Light-Duty Apron Feeder: Suitable for conveying materials with lower specific gravity and smaller block sizes.
Medium-Duty Apron Feeder: Suitable for conveying materials with medium specific gravity and moderate block sizes.
Heavy-Duty Apron Feeder: Suitable for conveying materials with high specific gravity, large block sizes, and high temperatures, such as feeding before primary crushing in mines.
Electromagnetic Vibrating Feeder: Uses an electromagnetic vibrator to drive the trough into high-frequency vibration, achieving material conveying. It has a simple structure, no rotating parts, high feeding accuracy, and allows stepless adjustment, making it suitable for quantitative feeding and batching.
Reciprocating Feeder: Uses a reciprocating feed plate to push material out from the bottom of the hopper. It has a simple structure and low cost, suitable for materials with low stickiness and uniform particle size.
Rotary Table Feeder: Consists of a rotating table and a scraper. Material falls from the hopper onto the rotating table and is scraped off by the scraper. It offers uniform feeding and easy adjustment, suitable for quantitative feeding of powdery and small granular materials.
Screw Feeder: Uses a rotating screw blade to push material. It has a compact structure and good sealing, suitable for enclosed feeding of powdery and small granular materials.
Belt Feeder: An improvement based on belt conveyors, controlling the feed rate by adjusting the belt speed. It has a simple structure, long conveying distance, and is suitable for various loose materials.
Key Features of Feeders
Uniform Feeding: Achieves uniform and continuous material feeding, ensuring stable operation of downstream equipment.
Easy Adjustment: The feed rate can be easily adjusted by changing the vibration frequency, amplitude, rotational speed, or valve opening.
Strong Adaptability: Can handle materials of different particle sizes, temperatures, and moistures, ranging from powders to large blocks.

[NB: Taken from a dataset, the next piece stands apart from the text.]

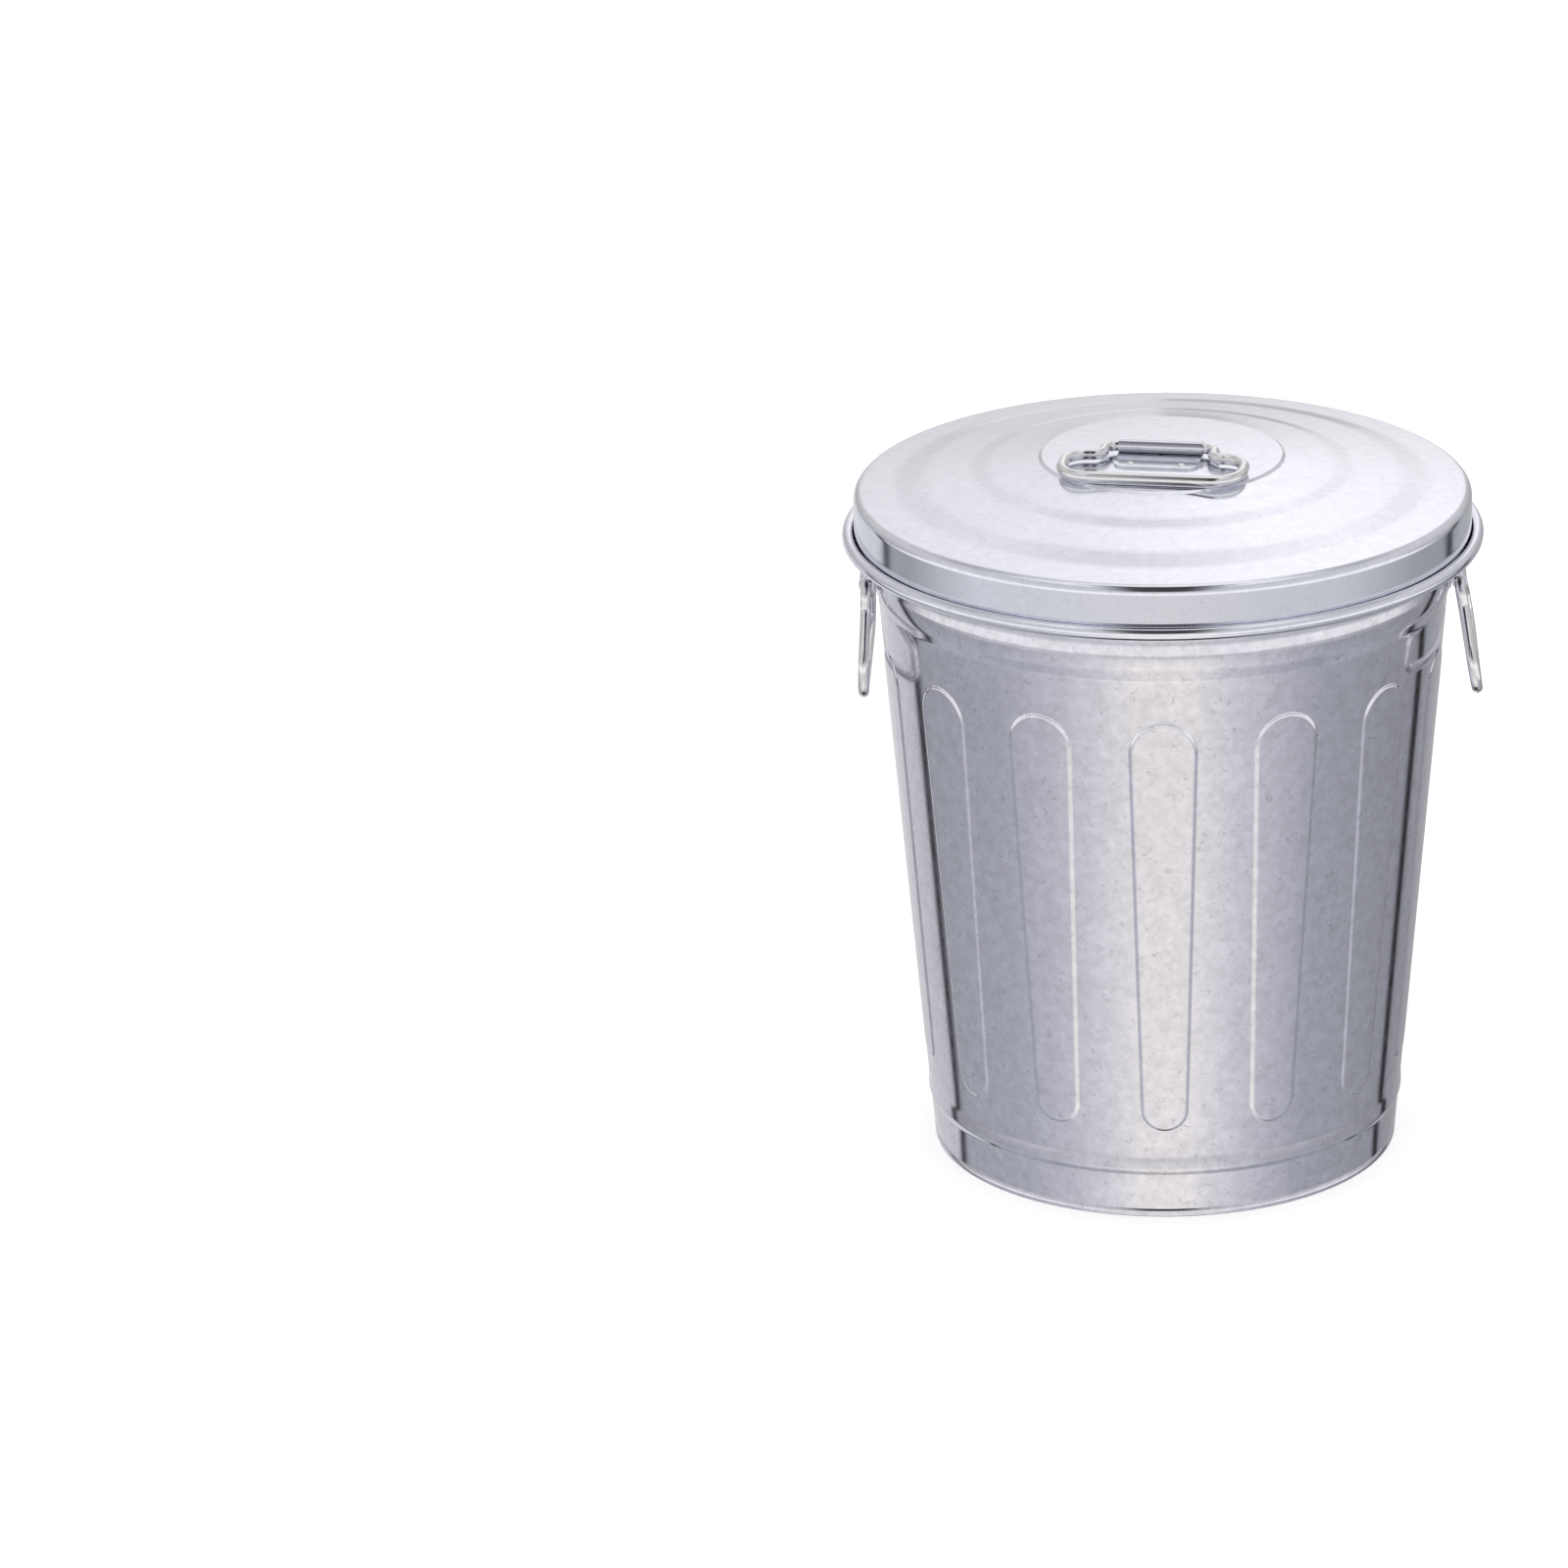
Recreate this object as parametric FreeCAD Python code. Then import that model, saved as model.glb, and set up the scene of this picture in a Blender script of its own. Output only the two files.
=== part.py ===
import FreeCAD, Part
import math
import os

# A round sheet-steel can with a loose lid. Millimetres, +Z up, origin at the centre of the base.
# The front of the can faces -Y and the two side bails hang at +X and -X.

# --- body wall ---
body_sheet = 0.7            # thickness of the body's sheet
base_radius = 128.26        # outside of the wall's cone, carried down to the floor
wall_slope = 0.0834         # growth of the wall's radius with height
foot_tuck = 0.3             # the foot band lies this far inside the cone
foot_height = 26.0          # top of the foot band
foot_crest = 3.0            # from the foot band's top up to the crest of the foot bead
foot_bead_height = 11.0     # from the foot band's top up to the foot bead's upper edge
foot_bead_out = 0.9         # how far the crest stands outside the cone
neck_depth = 56.8           # from the top of the rim down to where the wall steps out to the neck
neck_step_height = 5.0      # height of the neck's sloping step
neck_out = 1.2              # how far the neck stands outside the cone

# --- flutes, pressed outward ---
flute_count = 14
flute_headroom = 24.0       # from a flute's highest point up to the neck's step
flute_bottom = 53.3         # lowest point of a flute
flute_top_width = 36.4      # width at the upper rounded end
flute_bottom_width = 25.4   # width at the lower rounded end
flute_depth = 1.3
flute_side = 2.2            # width of a flute's sloping side

# --- folded side seam, at the back between two flutes ---
seam_width = 8.0
seam_out = 1.0
seam_margin = 4.0           # the seam stops this far short of the neck and of the foot bead

# --- rolled rim and its wire ---
body_height = 377.8         # top of the rolled rim
rim_wire_diameter = 5.5
rim_wire_clearance = 0.1
rim_roll_angle = 310.0      # how far the sheet rolls round the wire

# --- bottom pan ---
pan_sheet = 0.7
pan_recess = 8.0            # clear height under the pan
pan_corner = 3.5
hook_height = 5.0           # height of the hook that folds up outside the wall
seam_clearance = 0.05       # between the pan and the wall in the fold

# --- lid ---
lid_sheet = 0.7
lid_clearance = 0.73        # between the lid's skirt and the rolled rim, on the radius
lid_bead_diameter = 7.2
lid_skirt = 25.0            # from the shoulder's corner down to the bead's centre
lid_roll_angle = 310.0
disc_radius = 65.5
disc_step_width = 1.6
disc_step_drop = 1.2
inner_ring_radius = 94.0    # the lid falls in gentle rings, each with a steeper step
inner_ring_drop = 4.2
inner_step_width = 10.0
inner_step_drop = 2.7
outer_ring_drop = 3.8
outer_step_width = 16.0
outer_step_drop = 4.2
brim_drop = 2.5             # fall of the flat brim out to the shoulder
disc_step_bend = 0.8        # bend radii along the lid's section
ring_bend = 12.0
shoulder_radius = 3.2
lid_gap = 0.4               # between the lid's brim and the rolled rim
brim_width = 22.5

# --- barrel clips and rivets, alike on the lid and on both sides ---
clip_sheet = 1.2
clip_length = 46.0          # length of the barrel
clip_reach = 26.0           # from the barrel's axis to the plate's far edge
clip_corner = 7.0
clip_roll_slit = 0.7        # slit between the rolled edge and the plate
rivet_spacing = 27.8
rivet_reach = 20.5          # from the barrel's axis to the rivets
rivet_diameter = 3.0
rivet_head_diameter = 5.6
rivet_head_height = 1.0
rivet_tail_height = 0.7
rivet_clearance = 0.05
lid_turn = -8.0             # degrees that the lid is turned on the can, seen from above
lid_clip_offset = 2.4       # the lid clip's barrel lies this far in front of the lid's centre
side_clip_depth = 47.3      # from the top of the rim down to the side clips' barrels
seat_margin = 0.6           # the pressed flats are this much larger than the clips

# --- bails ---
wire_diameter = 6.0
barrel_clearance = 0.1      # round the wire in its barrel
wire_end_gap = 1.6          # between the two ends of a wire inside its barrel
bail_end_gap = 0.5          # from the barrel's end to the bend beside it
bail_bend = 6.5             # bend radius of the wire's centre line beside the barrel
shoulder_bend = 6.0         # bend radius where a leg turns outward
lid_bail_half_width = 49.0  # all bail sizes are taken on the wire's centre line
lid_bail_reach = 52.7       # from the barrel's axis to the grip
lid_bail_shoulder = 16.0    # from the barrel's axis to the shoulder
lid_bail_rear_bend = 12.5
lid_bail_grip_bend = 17.0
lid_bail_lift = 0.3         # between the folded bail and the lid's disc
side_bail_half_width = 58.5
side_bail_reach = 52.0
side_bail_neck = 13.0       # where the leg of a side bail flares outward
side_bail_flare = 32.0      # where the flare ends
side_bail_flare_bend = 10.0
side_bail_grip_bend = 9.0
right_bail_tilt = 10.0      # degrees that the hanging bails stand out from plumb
left_bail_tilt = 1.5

V = FreeCAD.Vector
UP = V(0, 0, 1)
ORIGIN = V(0, 0, 0)

taper = math.atan(wall_slope)
wall_up = V(math.sin(taper), 0, math.cos(taper))
wall_out = V(math.cos(taper), 0, -math.sin(taper))
wire_radius = wire_diameter / 2
neck_height = body_height - neck_depth
flute_top = neck_height - flute_headroom
side_clip_height = body_height - side_clip_depth
barrel_bore = wire_radius + barrel_clearance
barrel_radius = barrel_bore + clip_sheet
rivet_hole_radius = rivet_diameter / 2 + rivet_clearance


def wall_radius(z):
    """Outside radius of the plain conical wall at a height."""
    return base_radius + wall_slope * z


def on_wall(z, out=0.0):
    """Point of the wall's section at a height, moved out sideways from the cone."""
    return V(wall_radius(z) + out, 0, z)


def rounded_path(corners):
    """Edges through the corners, each a point with the radius of the bend there."""
    edges = []
    start = corners[0][0]
    for (before, _), (corner, radius), (after, _) in zip(corners, corners[1:], corners[2:]):
        back = (before - corner).normalize()
        ahead = (after - corner).normalize()
        half = back.getAngle(ahead) / 2
        setback = radius / math.tan(half)
        middle = (back + ahead).normalize()
        crown = corner + middle * (radius / math.sin(half) - radius)
        first = corner + back * setback
        last = corner + ahead * setback
        edges.append(Part.LineSegment(start, first).toShape())
        edges.append(Part.Arc(first, crown, last).toShape())
        start = last
    edges.append(Part.LineSegment(start, corners[-1][0]).toShape())
    return edges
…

Compatible with VFD: Equipped with a Variable-frequency Drive, it enables stepless adjustment of the feed rate for precise process control.
Can Include Pre-Screening Function: Some vibrating feeders (e.g., GZD, ZSW series) have grizzly bars at the front of the trough, allowing for pre-screening of materials to separate fines and improve crushing efficiency.
Diverse Structures: Different types of feeders can be selected based on site space and process requirements.
Feeder Customization Options
Manufacturers often offer custom configurations based on specific material characteristics and process requirements:
Trough Size: Trough length and width can be customized based on throughput requirements.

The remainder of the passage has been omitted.